-- What to work on --
Your task is to filter the data below down to the lines holding "More".

-- The input --
** Start **

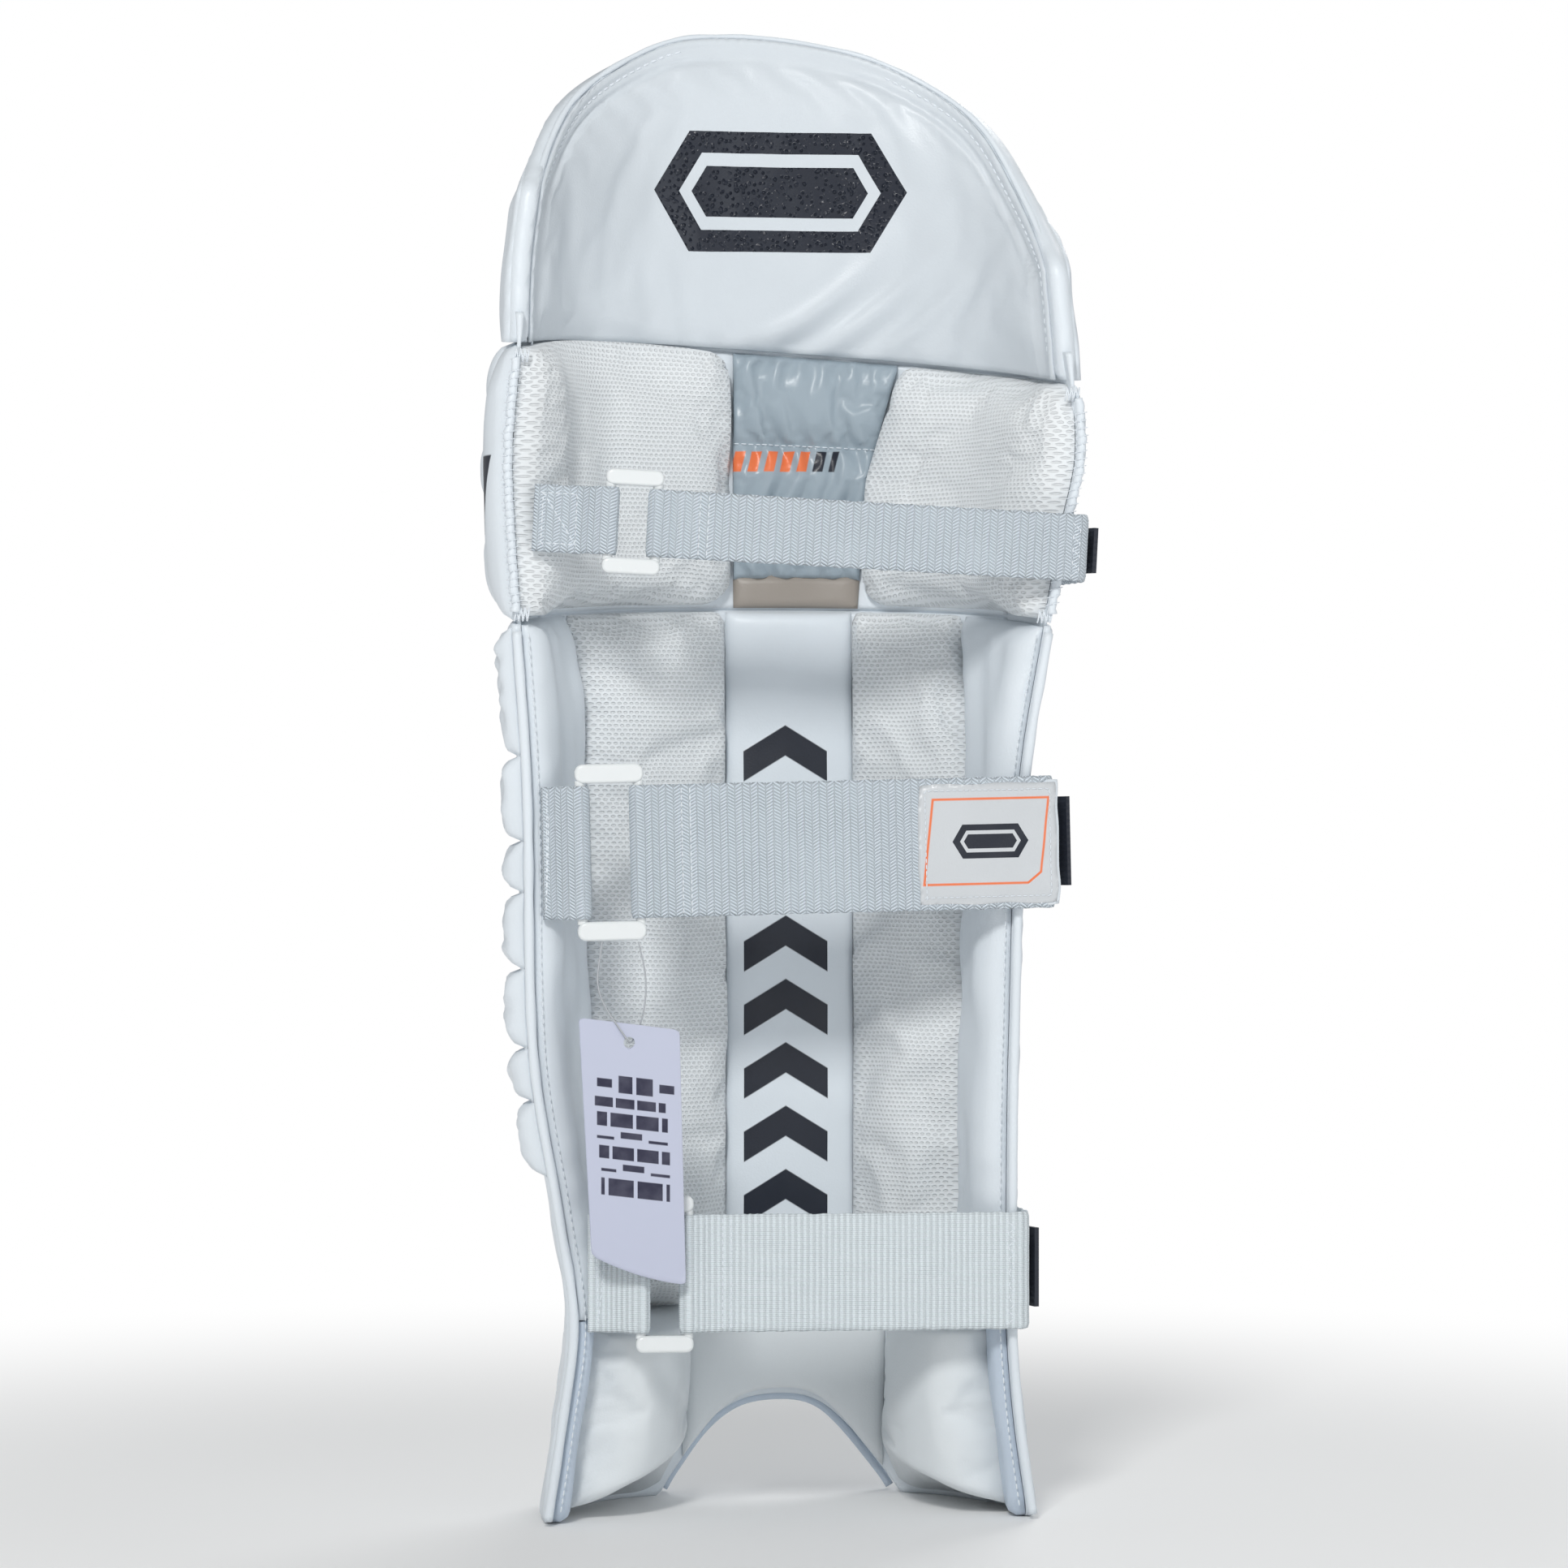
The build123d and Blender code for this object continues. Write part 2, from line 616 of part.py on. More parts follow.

** End **
** Start **

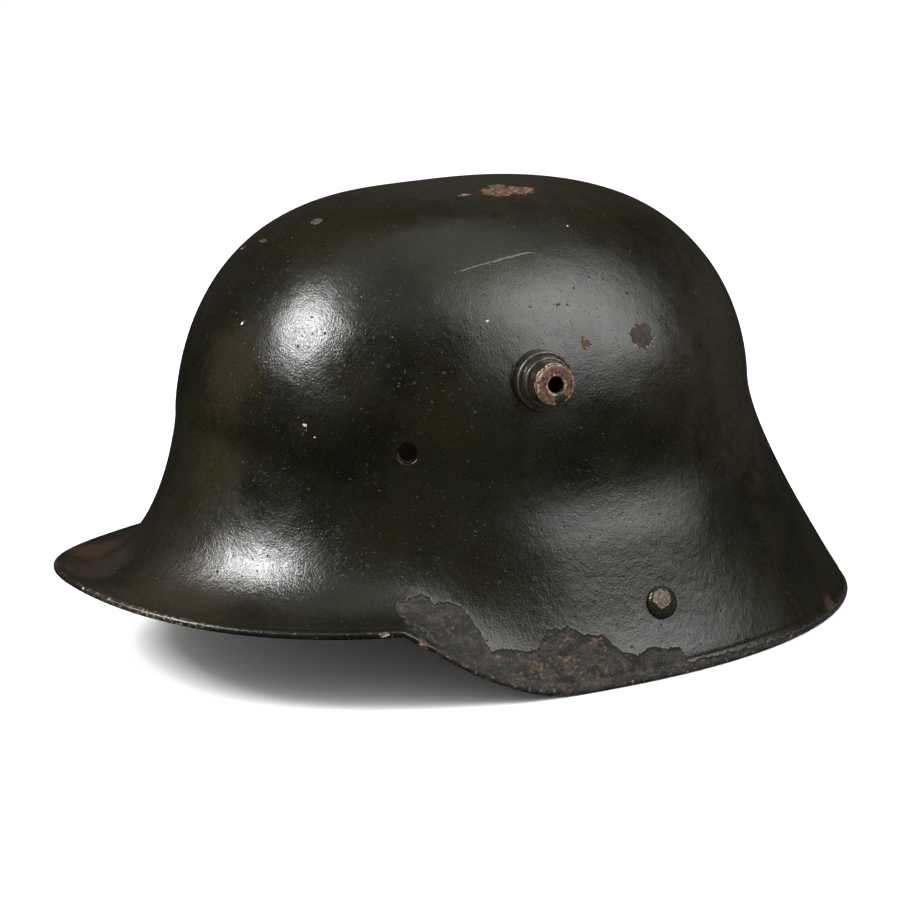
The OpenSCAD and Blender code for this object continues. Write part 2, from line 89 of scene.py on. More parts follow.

** End **
** Start **

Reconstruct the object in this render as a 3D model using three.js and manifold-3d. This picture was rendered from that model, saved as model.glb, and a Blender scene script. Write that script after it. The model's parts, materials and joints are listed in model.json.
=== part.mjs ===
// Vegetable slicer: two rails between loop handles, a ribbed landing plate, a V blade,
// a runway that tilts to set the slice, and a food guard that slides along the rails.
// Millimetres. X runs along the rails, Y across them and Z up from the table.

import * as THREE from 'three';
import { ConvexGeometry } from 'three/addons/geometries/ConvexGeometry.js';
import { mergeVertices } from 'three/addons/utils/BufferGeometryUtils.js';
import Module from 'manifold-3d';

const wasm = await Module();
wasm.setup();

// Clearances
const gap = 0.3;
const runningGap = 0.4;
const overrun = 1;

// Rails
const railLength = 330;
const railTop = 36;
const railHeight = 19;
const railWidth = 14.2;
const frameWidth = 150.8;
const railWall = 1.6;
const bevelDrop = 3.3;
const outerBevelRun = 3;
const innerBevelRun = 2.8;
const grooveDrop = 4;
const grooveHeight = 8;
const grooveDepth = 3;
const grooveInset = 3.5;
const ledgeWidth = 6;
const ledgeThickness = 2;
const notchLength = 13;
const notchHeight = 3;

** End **

-- Answer --
The build123d and Blender code for this object continues. Write part 2, from line 616 of part.py on. More parts follow.
The OpenSCAD and Blender code for this object continues. Write part 2, from line 89 of scene.py on. More parts follow.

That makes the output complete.